Commodified Communion

Dr. Erica Ramírez talks to Dr. Tony Alonso about his new book on Eucharist, consumer culture, and the practice of everyday life

Flea market in San Jose, California, 2016. Photo: Jim Johnson

 
 

Dr. Antonio “Tony” Alonso talks to Dr. Erica Ramirez about what informed his recently published book Commodified Communion: Eucharist, Consumer Culture, and the Practice of Everyday Life (Fordham University Press, 2021). “Reducing the work of theology to resistance and centering Christian hope in a Eucharist that might better support it,” Dr.
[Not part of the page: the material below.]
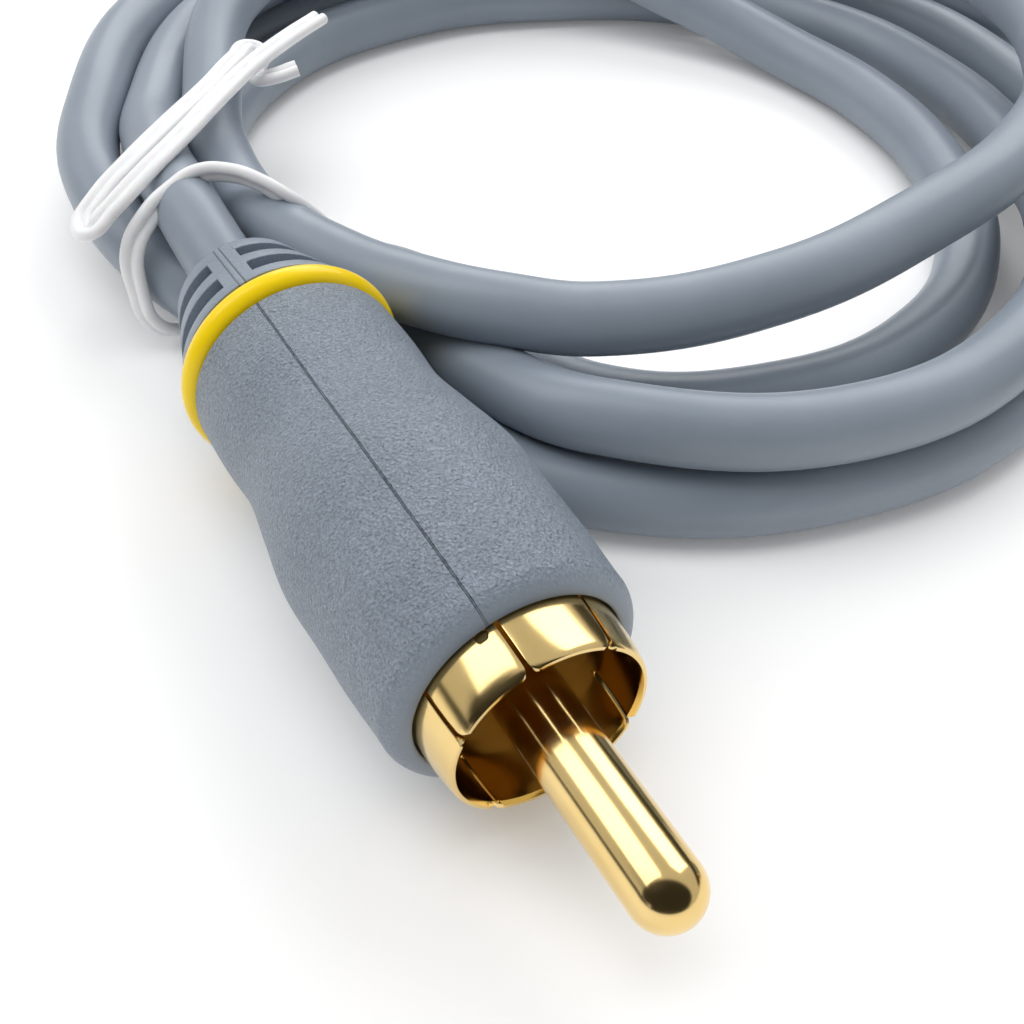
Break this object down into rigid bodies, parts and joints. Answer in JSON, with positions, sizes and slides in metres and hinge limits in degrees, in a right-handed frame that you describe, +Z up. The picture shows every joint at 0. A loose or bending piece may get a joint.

Alonso argues, “undermines the ability to talk about the activity of God within a consumer culture…By reframing the question in terms of God’s activity in and in spite of it, the book offers a lived theological account of consumer culture that recognizes not only its deceptions but also traces of truth in its broken promises and fallen hopes.”

 
 
 

[Commodified Communion] is a fascinating, lucid, and engaging account of the problems with attempts to resist capitalist consumerism with an idealized logic of the Eucharist…Antonio Eduardo Alonso provides a nuanced assessment of the Eucharist that accords both with lived experience and theological tradition…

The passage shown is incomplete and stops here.